Reuters reports that, “Wall Street was supposed to become the capital of a global carbon trading market worth a trillion dollars a year but now many who thought green trading desks would be the next big thing are fearing the pink slip.

U.S. banks had looked forward to a huge “cap-and-trade market” a system where companies would buy and sell the right to emit gases blamed for warming the planet. Many hired carbon traders, picked up assets, and trained members of energy desks to deal in emissions markets.

But prospects for a broad U.S. carbon market have dimmed. U.S. Senator Lindsey Graham, a Republican working on a compromise climate bill, declared economy-wide cap-and-trade “dead” this month.

At least one bank with carbon trade assets has already been hit. EcoSecurities, a clean energy project developer and carbon trader, bought by JP Morgan Chase last year has closed its New York-based U.S. office leading to a loss of up to 20 jobs.

JP Morgan has said a senior carbon trader, who had recently moved to Washington, is leaving the bank this month. Banks that that did not expand in advance of a cap-and-trade bill may not have to cut much staff, but long-anticipated expansions will not happen either.

“It’s like all-out war,” Peter Fusaro, an expert at Global Change Associates in New York, said about the political and market odds stacked against creation of a big carbon market. Many in green groups, banks and the government had hoped the United States would anchor a global market worth up to $2 trillion a year by 2020.

Doubts about formation of a big U.S. market have filtered down to decimate prices in U.S. regional and voluntary corporate cap-and-trade programs formed in the absence of federal action on climate.

The problems extend to would-be carbon traders abroad.

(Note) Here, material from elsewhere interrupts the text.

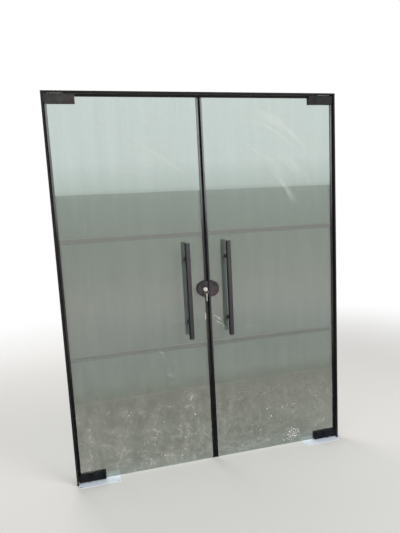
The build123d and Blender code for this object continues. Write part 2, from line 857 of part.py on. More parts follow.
def lock_round(radius, start, end):
    # Round bar on the lock's axis between two distances in front of the glass's middle plane
    with BuildSketch(Plane.XZ.offset(start)) as disc:
        with Locations((-lock_x, lock_z)):
            Circle(radius)
    extrude(disc.sketch, amount=end - start)


make_lock_cover(-1, -1, cylinder_radius + screw_clearance, "lock_outer_cover")
make_lock_cover(-1, 1, tail_radius + screw_clearance, "lock_inner_cover")
make_lock_cover(1, -1, 0, "strike_outer_cover")
make_lock_cover(1, 1, 0, "strike_inner_cover")
make_lock_screws(-1, "lock_screws")
make_lock_screws(1, "strike_screws")

with BuildPart() as lock_case:
    case_block(-1)
    bolt_channel(-1, bolt_back + screw_clearance)
    pinion_hole = pinion_radius + tooth_reach + pinion_room
    with BuildSketch(Plane.XZ.offset(patch_back)):
        with Locations((-lock_x, lock_z)):
            Circle(pinion_hole)
    extrude(amount=-patch_back - bolt_thickness / 2 - screw_clearance, mode=Mode.SUBTRACT)
    with BuildSketch(Plane.XZ):
        with Locations((-lock_x, lock_z)):
            Circle(tail_radius + running_clearance)
    extrude(amount=-patch_back, mode=Mode.SUBTRACT)
save(lock_case, "lock_case")

with BuildPart() as strike_case:
    case_block(1)
    bolt_channel(1, strike_end)
save(strike_case, "strike_case")

with BuildPart() as lock_cylinder:
    lock_round(cylinder_radius, patch_back, cylinder_front)
    fillet(lock_cylinder.faces().sort_by(Axis.Y)[0].edges(), cylinder_edge)
    with BuildSketch(Plane.XZ.offset(patch_back)):
        with Locations((-lock_x, lock_z)):
            Circle(plug_radius + running_clearance)
    extrude(amount=cylinder_front - patch_back, mode=Mode.SUBTRACT)
save(lock_cylinder, "lock_cylinder")

# Plug, pinion and tail are one turned piece, so the key and the knob move the bolt together
with BuildPart() as key_plug:
    lock_round(plug_radius, plug_back, cylinder_front)
    lock_round(neck_radius, bolt_thickness / 2, plug_back)
    lock_round(pinion_radius - tooth_root, -bolt_thickness / 2, bolt_thickness / 2)
    lock_round(tail_radius, -lock_front, -bolt_thickness / 2)
    with BuildSketch(Plane.XZ.offset(-bolt_thickness / 2)):
        with Locations((-lock_x, lock_z)):
            with PolarLocations(0, pinion_teeth, start_angle=-90):
                Polygon(
                    (pinion_radius - 2 * tooth_root, -tooth_half - 2 * tooth_root * tooth_spread),
                    (pinion_radius + tooth_reach, -tooth_half + tooth_reach * tooth_spread),
                    (pinion_radius + tooth_reach, tooth_half - tooth_reach * tooth_spread),
                    (pinion_radius - 2 * tooth_root, tooth_half + 2 * tooth_root * tooth_spread),
                    align=None,
                )
    extrude(amount=bolt_thickness)
    with BuildSketch(Plane.XZ.offset(-lock_front)):
        with Locations((-lock_x, lock_z)):
            Rectangle(tail_square, tail_square)
    extrude(amount=lock_front - tail_end)
    with BuildSketch(Plane.XZ.offset(cylinder_front - blade_insertion - key_slack)):
        with Locations((-lock_x, lock_z)):
            Rectangle(key_thickness + 2 * key_slack, blade_width + 2 * key_slack)
    extrude(amount=blade_insertion + key_slack, mode=Mode.SUBTRACT)
save(key_plug, "key_plug")

with BuildPart() as thumbturn:
    lock_round(knob_radius, -lock_front - knob_gap - knob_base, -lock_front - knob_gap)
    with BuildSketch(Plane.XZ.offset(-lock_front - knob_gap - knob_base)):
        with Locations((-lock_x, lock_z)):
            RectangleRounded(knob_wing_width, knob_wing_height, knob_wing_corner)
    extrude(amount=-knob_wing_reach)
    fillet(thumbturn.faces().sort_by(Axis.Y)[-1].edges(), knob_wing_edge)
    with BuildSketch(Plane.XZ.offset(-lock_front - knob_gap)):
        with Locations((-lock_x, lock_z)):
            Rectangle(tail_square, tail_square)
    extrude(amount=lock_front + knob_gap - tail_end, mode=Mode.SUBTRACT)
save(thumbturn, "thumbturn")

with BuildPart() as lock_bolt:
    with BuildSketch(Plane.XZ):
        with Locations((-(bolt_front + bolt_back) / 2, (bolt_bottom + rack_root) / 2)):
            Rectangle(bolt_back - bolt_front, bolt_height)
        first_tooth = -lock_x + 1.5 * tooth_pitch
        with Locations(*[(first_tooth - place * tooth_pitch, lock_z) for place in range(rack_teeth)]):
            Polygon(
                (-tooth_half - tooth_root * tooth_spread, -pinion_radius - tooth_root),
                (tooth_half + tooth_root * tooth_spread, -pinion_radius - tooth_root),
                (tooth_half - tooth_reach * tooth_spread, -pinion_radius + tooth_reach),
                (-tooth_half + tooth_reach * tooth_spread, -pinion_radius + tooth_reach),
                align=None,
            )
    extrude(amount=bolt_thickness / 2, both=True)
    chamfer(lock_bolt.faces().sort_by(Axis.X)[-1].edges(), bolt_lead)
save(lock_bolt, "lock_bolt")


# Keys: flat, with a round bow, the ring's hole at its outer end and cuts along one edge
def make_key(hole_z, direction, name):
    hole_plane = Plane(origin=(-lock_x, -key_hole_y, hole_z), x_dir=direction, z_dir=(1, 0, 0))
    bow_end = bow_hole_shift + bow_radius
    tip = bow_end + blade_length
    half = blade_width / 2
    with BuildPart() as key:
        with BuildSketch(hole_plane):
            with Locations((bow_hole_shift, 0)):
                Circle(bow_radius)
            Polygon(
                (bow_hole_shift, -half),
                (tip - blade_tip, -half),
                (tip, -half + blade_tip),
                (tip, half - blade_tip),
                (tip - blade_tip, half),
                (bow_hole_shift, half),
                align=None,
            )
            Circle(bow_hole, mode=Mode.SUBTRACT)
            for place, depth in enumerate(cut_depths):
                with Locations((tip - blade_tip - (place + 1) * cut_pitch, -half)):
                    Polygon((-cut_pitch / 2, 0), (0, depth), (cut_pitch / 2, 0), align=None, mode=Mode.SUBTRACT)
        extrude(amount=key_thickness / 2, both=True)
    save(key, name)


make_key(lock_z, (0, 1, 0), "key")
make_key(spare_hole_z, (0, 0, -1), "spare_key")

with BuildPart() as split_ring:
    with Locations((-lock_x, -key_hole_y - ring_turn, ring_z), (-lock_x, -key_hole_y + ring_turn, ring_z)):
        Torus(ring_radius, ring_wire, rotation=(90, 0, 0))
save(split_ring, "split_ring")
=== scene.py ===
import math

import bmesh
import bpy
from mathutils import Matrix, Vector


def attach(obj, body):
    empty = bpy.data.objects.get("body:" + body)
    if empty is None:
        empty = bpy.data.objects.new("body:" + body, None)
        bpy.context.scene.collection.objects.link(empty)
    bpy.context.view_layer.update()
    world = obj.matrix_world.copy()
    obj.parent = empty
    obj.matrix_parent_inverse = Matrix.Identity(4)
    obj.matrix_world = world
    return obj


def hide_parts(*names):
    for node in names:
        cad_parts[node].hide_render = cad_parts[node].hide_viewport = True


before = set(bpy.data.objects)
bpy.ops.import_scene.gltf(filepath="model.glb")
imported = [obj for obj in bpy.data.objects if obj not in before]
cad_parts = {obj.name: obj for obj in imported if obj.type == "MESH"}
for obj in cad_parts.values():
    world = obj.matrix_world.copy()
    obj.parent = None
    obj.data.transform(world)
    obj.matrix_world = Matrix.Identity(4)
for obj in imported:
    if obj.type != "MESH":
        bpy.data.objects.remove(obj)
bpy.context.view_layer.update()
print("frame loaded,", len(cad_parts), "nodes")

sides = (("left", -1), ("right", 1))


# Camera: found from the corners of the doorway, in pixels of the photograph
cameraValues = {
    "place": (-0.679, -2.670, 1.671), "down": 7.67, "toRight": 13.43, "roll": 2.93,
    "focalPixels": 440.0, "longSidePixels": 533.0, "sensorWidth": 36.0,
}


def makeCamera(values):
    data = bpy.data.cameras.new("camera")
    data.sensor_width = values["sensorWidth"]
    data.lens = values["sensorWidth"] * values["focalPixels"] / values["longSidePixels"]
    camera = bpy.data.objects.new("camera", data)
    bpy.context.scene.collection.objects.link(camera)
    turn = (
        Matrix.Rotation(math.radians(-values["toRight"]), 4, "Z")
        @ Matrix.Rotation(math.radians(-values["down"]), 4, "X")
        @ Matrix.Rotation(math.radians(values["roll"]), 4, "Y")
        @ Matrix.Rotation(math.radians(90), 4, "X")
    )
    camera.matrix_world = Matrix.Translation(values["place"]) @ turn
    bpy.context.scene.camera = camera


makeCamera(cameraValues)
print("camera placed")


# Short helpers for node trees
def isSocket(value):
    return isinstance(value, bpy.types.NodeSocket)


def addNode(tree, kind, inputs=None, **settings):
    made = tree.nodes.new(kind)
    for name, value in settings.items():
        setattr(made, name, value)
    for key, value in (inputs or {}).items():
        if isSocket(value):
            tree.links.new(value, made.inputs[key])
        else:
            made.inputs[key].default_value = value
    return made


def calc(tree, operation, a, b=0.0, clamp=False):
    return addNode(tree, "ShaderNodeMath", {0: a, 1: b}, operation=operation, use_clamp=clamp).outputs[0]


def plus(tree, a, b, clamp=False):
    return calc(tree, "ADD", a, b, clamp)


def minus(tree, a, b):
    return calc(tree, "SUBTRACT", a, b)


def times(tree, a, b, clamp=False):
    return calc(tree, "MULTIPLY", a, b, clamp)


def about(tree, value, middle, swing, clamp=False):
    # A value from 0 to 1 turned into a swing about the middle
    return plus(tree, times(tree, value, swing), middle - swing / 2, clamp)


def vectorCalc(tree, operation, a, b=(0.0, 0.0, 0.0)):
    made = addNode(tree, "ShaderNodeVectorMath", {0: a, 1: b}, operation=operation)
    return made.outputs["Value" if operation in ("LENGTH", "DOT_PRODUCT") else "Vector"]


def axes(tree, vector):
    return addNode(tree, "ShaderNodeSeparateXYZ", {0: vector}).outputs


def stretched(tree, place, scale):
    return addNode(tree, "ShaderNodeMapping", {"Vector": place, "Scale": scale}).outputs[0]


def spread(tree, value, low, high, toLow=0.0, toHigh=1.0, smooth=True):
    kind = "SMOOTHSTEP" if smooth else "LINEAR"
    inputs = {"Value": value, "From Min": low, "From Max": high, "To Min": toLow, "To Max": toHigh}
    return addNode(tree, "ShaderNodeMapRange", inputs, interpolation_type=kind).outputs["Result"]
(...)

As the world struggles to agree a new pact to fight global warming, prices in the E.U.’s carbon market have fallen to about half of what they were in 2008. Australia’s national carbon plan is stalled and faces a third defeat in May.

Without creation of a U.S. market on emissions from tailpipes to smokestacks, the Obama administration must find different ways to meet President Obama’s goal of cutting emissions 17 percent by 2020 under 2005 levels.”